The allegations, however, show that appellees agreed to order the goods sued for if appellant would replace the old with new casings, and that appellant agreed to so furnish the casings if appellees would make the order. This is emphasized by the allegation that appellees refused to accept the goods upon their arrival because the 13 new casings were not in the shipment of the goods, and therefore did not take them until appellant, on the 20th of March, opened up the goods and again promised if appellees would accept the goods it would ship the new casings, which it had theretofore agreed to do. If this was the agreement and understanding, the claim for the value of the 13 casings was incident to, connected with, and grew out of, the sale of the goods to appellees for the price of which appellant sues. Beckham v. Hunter, 37 Tex. 551; Deutschman v. Battaile, 36 S.W. 489; Goodhue v. Meyers, 58 Tex. 405; Hansen v. Yturia, 48 S.W. 795; Tyson v. Jackson, 41 Tex. Civ. App. 128,90 S.W. 930; McDonnell Co. v. Home Bitters Co., 1 White W. Civ.Cas.Ct.App. § 1160. The cases cited illustrate the rule in which it is said the offset pleaded is incident to, arises out of, or is connected with, the plaintiff's cause of action. Without discussing the written guaranty given by appellant with the casings furnished, it will be sufficient to state that both parties seem to agree that the conditions required thereby, in order to fix liability upon appellant, had not been complied with. It appears to us that the purpose of appellees, as alleged by them, in ordering the goods, was to secure in part the loss they had sustained by themselves giving their personal guaranty to their customers, by having appellant agree to replace 13 old with new casings, and that appellant, in order to get the order, entered into the agreement. In fact, the promise to furnish the casings was the consideration *923 for the order of the goods, for the price of which appellant sues.

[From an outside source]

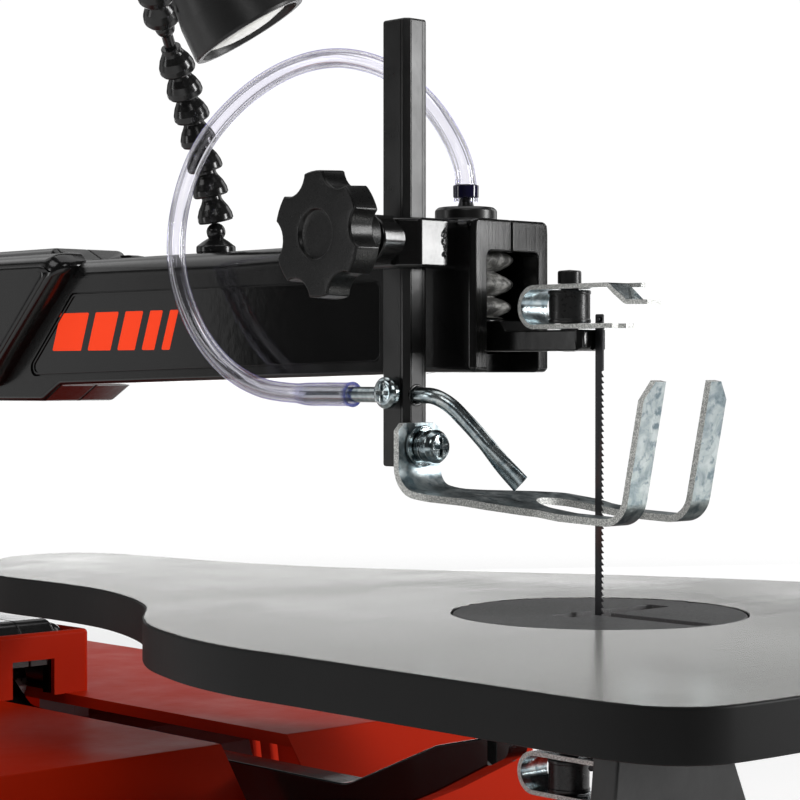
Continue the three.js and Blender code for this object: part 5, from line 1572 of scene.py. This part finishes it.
# -------------------------------------------------------------------- table
HALF = [(-100, -134), (-113, -131.5), (-121, -124), (-124, -112), (-124.2, -70), (-124, -15), (-124, 9), (-121, 30), (-116, 47), (-110, 62), (-101.5, 76), (-92, 88), (-85, 97), (-77, 111), (-69, 131), (-64, 150), (-62, 175), (-62, 208), (-58, 224), (-40, 248), (-24, 266), (-14, 272)]
OTHER = [(2, 272), (12, 267), (17, 258), (21, 240), (27, 200), (36, 168), (53, 134), (71, 104), (89, 74), (104, 44), (113, 22), (120, 2), (124, -22), (124.2, -70), (124, -112), (121, -124), (113, -131.5), (100, -134)]


def smooth_line(pts, n):
    """the closed outline redrawn as a smooth line"""
    m = len(pts)
    ext = [pts[(i - 3) % m] + (0,) for i in range(m + 6)]
    line = catmull(ext, n * 2)
    # keep one turn only
    start = Vector(pts[0] + (0,))
    best = min(range(len(line) // 3), key=lambda i: (line[i] - start).length)
    end = min(range(2 * len(line) // 3, len(line)), key=lambda i: (line[i] - start).length)
    return [(p.x, p.y) for p in line[best:end]]


def table():
    pts = HALF + OTHER
    if area2(pts) < 0:
        pts = pts[::-1]
    out = densify(smooth_line(pts, 150), 2.6)
    n = len(out)
    rings = []
    r = 0.55
    for z, d in ((-12.0, 0.5), (-11.85, 0.15), (-11.5, 0.0), (-6.0, 0.0), (-r - 0.25, 0.0), (-r, 0.0)):
        rings.append([(p, z) for p in inset(out, d)])
    for k in range(1, 4):
        q = PI / 2 * k / 3
        rings.append([(p, -r + r * math.sin(q)) for p in inset(out, r * (1 - math.cos(q)))])
    for d in (1.2, 2.2):
        rings.append([(p, 0.0) for p in inset(out, d)])
    g = rings_solid([[Vector((p[0], p[1], z)) for p, z in ring] for ring in rings])
    inside = inset(out, 5.5)
    pocket = stack(inside, "z", -13, -4.5)
    pocket = cut(pocket, lathe([(0, -14), (48, -14), (48, 0), (0, 0)], 64), box(-46, 46, -90, -56, -14, 0), box(-130, 130, -2.5, 2.5, -14, 0), box(-2.5, 2.5, -140, 280, -14, 0), box(-80, 80, 96, 100, -14, 0), box(-70, 70, 160, 164, -14, 0), box(-72.5, -68, -140, 130, -14, 0), box(68, 72.5, -140, 130, -14, 0))
    g = cut(g, pocket)
    rim_cut = [(0, 1.0), (41.75, 1.0), (41.75, 0.0), (41.45, -0.3), (41.3, -3.3), (0, -3.3)]
    g = cut(g, lathe(rim_cut, 96), lathe([(0, -20), (36, -20), (36, 1), (0, 1)], 64))
    return g, out


tg, table_line = table()
tb = piece("saw_table", tg, "table", ["table"], ["table"], angle=36)
# how near each point is to the outer rim of the top, for the paint's ragged edge
_att = tb.data.attributes.new("rim", "FLOAT", "POINT")
_line = np.array([(x, y) for x, y in table_line])
_vals = []
for _v in tb.data.vertices:
    x, y, z = _v.co.x * 1000, _v.co.y * 1000 - DY, _v.co.z * 1000 - DZ
    d = float(np.min(np.hypot(_line[:, 0] - x, _line[:, 1] - y)))
    if z < -0.6:
        _vals.append(3.0)
    elif z < -0.05:
        _vals.append(1.2)
    else:
        _vals.append(max(0.0, 0.66 - d * 0.3))
_att.data.foreach_set("value", _vals)


def insert():
    ins = lathe(soft([(0, -3), (40.6, -3), (41, -2.6), (41, -0.5, 0.3), (40.55, -0.1, 0.2), (0, -0.1)], 0.2, 3), 96)
    tools = [stack(rect(-14, 27.5, -2.6, 5.6, 1.4, 5), "z", -5, -0.1, rb=-0.25, seg=3, over=1.0), stack(rect(-4.6, 2.0, -39, -1, 0.6, 2), "z", -5, -0.1, rb=-0.25, seg=3, over=1.0)]
    for a in (0, PI):
        tools.append(lathe([(0, -5), (2.2, -5), (2.2, 1), (0, 1)], 24).move(41.4 * math.cos(a), 41.4 * math.sin(a), 0))
    return cut(ins, *tools)


piece("throat_plate", insert(), "table", ["insert"], ["table_insert"], angle=36)


def trunnion():
    disc = [(86 * math.cos(PI + PI * i / 48), 86 * math.sin(PI + PI * i / 48)) for i in range(49)]
    disc = [p for p in disc if p[1] <= -30]
    plate = disc + [(78, -20), (52, -12.3), (-52, -12.3), (-78, -20)]
    g = stack(plate, "y", -76, -68, ra=0.8, rb=0.8, seg=3)
    a0, a1 = -PI / 2 - 0.87, -PI / 2 + 0.08
    slot = [(70.2 * math.cos(a0 + (a1 - a0) * i / 20), 70.2 * math.sin(a0 + (a1 - a0) * i / 20)) for i in range(21)] + [(59.8 * math.cos(a0 + (a1 - a0) * i / 20), 59.8 * math.sin(a0 + (a1 - a0) * i / 20)) for i in range(20, -1, -1)]
    g = cut(g, stack(slot, "y", -76, -68, ra=-0.5, rb=-0.5, seg=3, over=3), stack(rounded([(-38, -22, 4), (38, -22, 4), (26, -48, 6), (-26, -48, 6)], 5), "y", -76, -68, ra=-0.5, rb=-0.5, seg=3, over=3))
    g = join(g, stack(rect(-44, 44, -86, -60, 2.5), "z", -16.8, -12.3, ra=0.8, seg=3))
    # degree marks on the disc's rim
    marks = G()
    for k in range(0, 46, 5):
        ln = 5.0 if k % 15 == 0 else 3.2
        m = box(-0.3, 0.3, -76.12, -75.9, -84.5, -84.5 + ln)
        m.tf(Matrix.Rotation(math.radians(k), 4, Vector((0, 1, 0))))
        marks.add(m.mat(1))
    return g.add(marks)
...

We have concluded that the case must be reversed because of the error of the court In his charge to the jury. The charge authorized the jury to find for appellees for the item of $455, if they found that appellant agreed to furnish the 13 new tires in adjustment of its liability upon the written guaranty, given by appellant, with the casings furnished for appellees' cars. As will be seen from what we have said above, this was an independent contract, not incident to appellant's cause and could not be pleaded as an offset in this action. If the jury so found, they could not allow appellees the item for $455, which they did, as evidenced by the amount of their verdict.

Under our view, the jury should have been instructed that if appellees agreed to purchase the goods, for the price of which appellant sues, and that they ordered same upon the promise by appellant to furnish the 13 new casings, and that such promise was the inducement that procured the appellees to give the order, and if appellant failed or refused to comply with its agreement, then it should allow appellees the value of the casings. But, if they find that it was only the adjustment of appellant's liability under the written guaranty, then they should not allow as an offset the value of the casings. We also think the charge erroneous in instructing the jury to find "for the defendant on their cross-action in such sum as damages as you believe from the evidence they are entitled to, not to exceed the amount prayed for." The court should have told the jury what the measure of appellees' damage was. In this case it would have been the value of the casings at the time and place they should have been delivered. This charge became important, also, in the light of the testimony of Byars Thompson, of which complaint is made by the eighth assignment, to the effect that they expended $455 or more in replacing the tires guaranteed to their customers. The jury, under the charge, could have found the sum so advanced appellees as the damages which they should allow. This they could not do under the breach of the contract as alleged, and upon which appellees relied. The testimony of Thompson that Mr. Packard, an agent of appellant, authorized appellees to make replacement of defective tires, as set out in assignment No. 5, was not admissible under the pleadings, and appellant's objection should have been sustained. We think the court should have charged the law applicable to the facts and contract with reference to the item of $455, separate from the charge with reference to the item of $273.38, for eight nonskid casings. The rules applicable to the two items are not the same, and they should not be interwoven in the same paragraph of the charge; the jury were liable to be confused thereby.

We will say, before closing this opinion, that it would appear from an examination of appellees' cross-petition that they really sought a recovery for the $455 items on two theories; one under the written guaranty, and the other on a promise to furnish new casings, as the consideration for the order for the goods. The exception should be sustained as to the first and overruled as to the second. The pleadings should be framed so that the jury will not be confused as to the true issue in the case. The assignment as to the sufficiency of the evidence is overruled. We think the testimony raised the issue as to the new casings being furnished as an incident of the order given. Without discussing all of the assignments urged, we have tried to indicate the theory upon which the case should be tried.

For the errors pointed out, the case is reversed and remanded.